● What this task involves
Copy out every line that contains "joints".

● Source data
** Start **

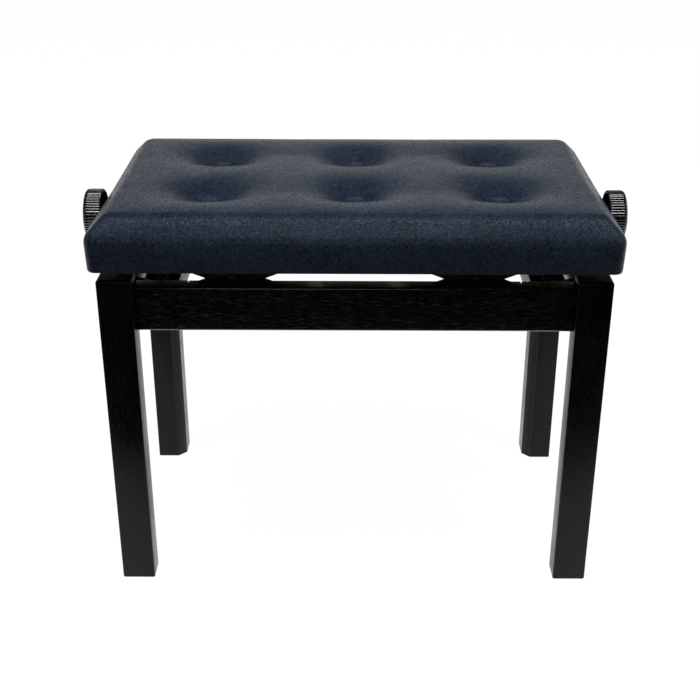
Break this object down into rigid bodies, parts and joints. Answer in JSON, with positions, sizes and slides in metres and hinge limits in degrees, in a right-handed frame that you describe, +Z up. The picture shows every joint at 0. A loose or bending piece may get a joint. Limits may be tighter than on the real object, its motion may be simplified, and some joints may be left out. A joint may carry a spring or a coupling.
{
  "type": "piano bench",
  "caption": "Free-standing wooden bench with a buttoned seat on a scissor lift that a cross screw raises and lowers from a ribbed knob at either end.",
  "frame": {"origin": "on the floor, under the middle of the bench", "axes": "+Z up, +X along the length of the bench, -Y towards the front"},
  "size_m": [0.617, 0.334, 0.4454],
  "materials": {
    "dark_wood": "satin",
    "plywood": "raw",
    "vinyl": "satin",
    "black_steel": "satin",
    "zinc_steel": "zinc plated",
    "knob_plastic": "gloss",
    "glide": "matt"
  },
  "bodies": {
    "frame": {"leg_front_left": "dark_wood", "leg_front_right": "dark_wood", "leg_rear_left": "dark_wood", "leg_rear_right": "dark_wood", "rail_front": "dark_wood", "rail_rear": "dark_wood", "rail_left": "dark_wood", "rail_right": "dark_wood", "corner_bracket_front_left": "black_steel", "corner_bracket_front_right": "black_steel", "corner_bracket_rear_left": "black_steel", "corner_bracket_rear_right": "black_steel", "corner_bolt_front_left": "black_steel", "corner_bolt_front_right": "black_steel", "corner_bolt_rear_left": "black_steel", "corner_bolt_rear_right": "black_steel", "foot_glide_front_left": "glide", "foot_glide_front_right": "glide", "foot_glide_rear_left": "glide", "foot_glide_rear_right": "glide", "base_angle_front": "black_steel", "base_angle_rear": "black_steel", "cross_channel_left": "black_steel", "cross_channel_right": "black_steel", "hinge_rod_left": "zinc_steel", "hinge_rod_right": "zinc_steel"},
    "outer_arms_right": {"outer_arm_front_right": "black_steel", "outer_arm_rear_right": "black_steel", "pivot_rod_right": "zinc_steel"},
    "inner_arms_right": {"inner_arm_front_right": "black_steel", "inner_arm_rear_right": "black_steel", "tie_rod_right": "zinc_steel"},
    "nut_bar_right": {"nut_bar_right": "zinc_steel"},
    "outer_arms_left": {"outer_arm_front_left": "black_steel", "outer_arm_rear_left": "black_steel", "pivot_rod_left": "zinc_steel"},
    "inner_arms_left": {"inner_arm_front_left": "black_steel", "inner_arm_rear_left": "black_steel", "tie_rod_left": "zinc_steel"},
    "nut_bar_left": {"nut_bar_left": "zinc_steel"},
    "seat": {"seat_board": "plywood", "rim_front": "plywood", "rim_rear": "plywood", "rim_left": "plywood", "rim_right": "plywood", "cushion": "vinyl", "button_front_left": "vinyl", "button_front_middle": "vinyl", "button_front_right": "vinyl", "button_rear_left": "vinyl", "button_rear_middle": "vinyl", "button_rear_right": "vinyl", "seat_angle_front": "black_steel", "seat_angle_rear": "black_steel", "bearing_plate_left": "black_steel", "bearing_plate_right": "black_steel"},
    "screw": {"screw_shaft": "zinc_steel", "knob_left": "knob_plastic", "knob_right": "knob_plastic"}
  },
  "joints": [
    {"name": "lift_right", "type": "hinge", "parent": "frame", "child": "outer_arms_right", "pos_m": [0.217, 0, 0.3294], "axis": [0, 1, 0], "range_deg": [0, 43.42]},
    {"name": "cross_right", "type": "hinge", "parent": "outer_arms_right", "child": "inner_arms_right", "pos_m": [0.13112, 0, 0.3624], "axis": [0, 1, 0], "range_deg": [-86.94, 0.1]},
    {"name": "seat_level", "type": "hinge", "parent": "inner_arms_right", "child": "seat", "pos_m": [0.217, 0, 0.3954], "axis": [0, 1, 0], "range_deg": [-0.1, 43.52]},
    {"name": "lift_left", "type": "hinge", "parent": "frame", "child": "outer_arms_left", "pos_m": [-0.217, 0, 0.3294], "axis": [0, -1, 0], "range_deg": [-0.1, 43.52]},
    {"name": "cross_left", "type": "hinge", "parent": "outer_arms_left", "child": "inner_arms_left", "pos_m": [-0.13112, 0, 0.3624], "axis": [0, -1, 0], "range_deg": [-86.94, 0.1]},
    {"name": "bar_right", "type": "hinge", "parent": "outer_arms_right", "child": "nut_bar_right", "pos_m": [0.04524, 0, 0.3954], "axis": [0, 1, 0], "range_deg": [-43.52, 0.1]},
    {"name": "bar_left", "type": "hinge", "parent": "outer_arms_left", "child": "nut_bar_left", "pos_m": [-0.04524, 0, 0.3954], "axis": [0, -1, 0], "range_deg": [-43.52, 0.1]},
    {"name": "screw_turn", "type": "hinge", "parent": "seat", "child": "screw", "pos_m": [0, 0, 0.3954], "axis": [1, 0, 0], "range_deg": [-1, 5545.7]}
  ],
  "couplings": [
    {"joint": "cross_right", "follows": "lift_right", "ratio": -2},
    {"joint": "seat_level", "follows": "lift_right", "ratio": 1},
    {"joint": "lift_left", "follows": "lift_right", "ratio": 1},
    {"joint": "cross_left", "follows": "lift_right", "ratio": -2},
    {"joint": "bar_right", "follows": "lift_right", "ratio": -1},
    {"joint": "bar_left", "follows": "lift_right", "ratio": -1},
    {"joint": "screw_turn", "follows": "lift_right", "ratio": 127.7}
  ]
}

** End **

● The response
Break this object down into rigid bodies, parts and joints. Answer in JSON, with positions, sizes and slides in metres and hinge limits in degrees, in a right-handed frame that you describe, +Z up. The picture shows every joint at 0. A loose or bending piece may get a joint. Limits may be tighter than on the real object, its motion may be simplified, and some joints may be left out. A joint may carry a spring or a coupling.
  "joints": [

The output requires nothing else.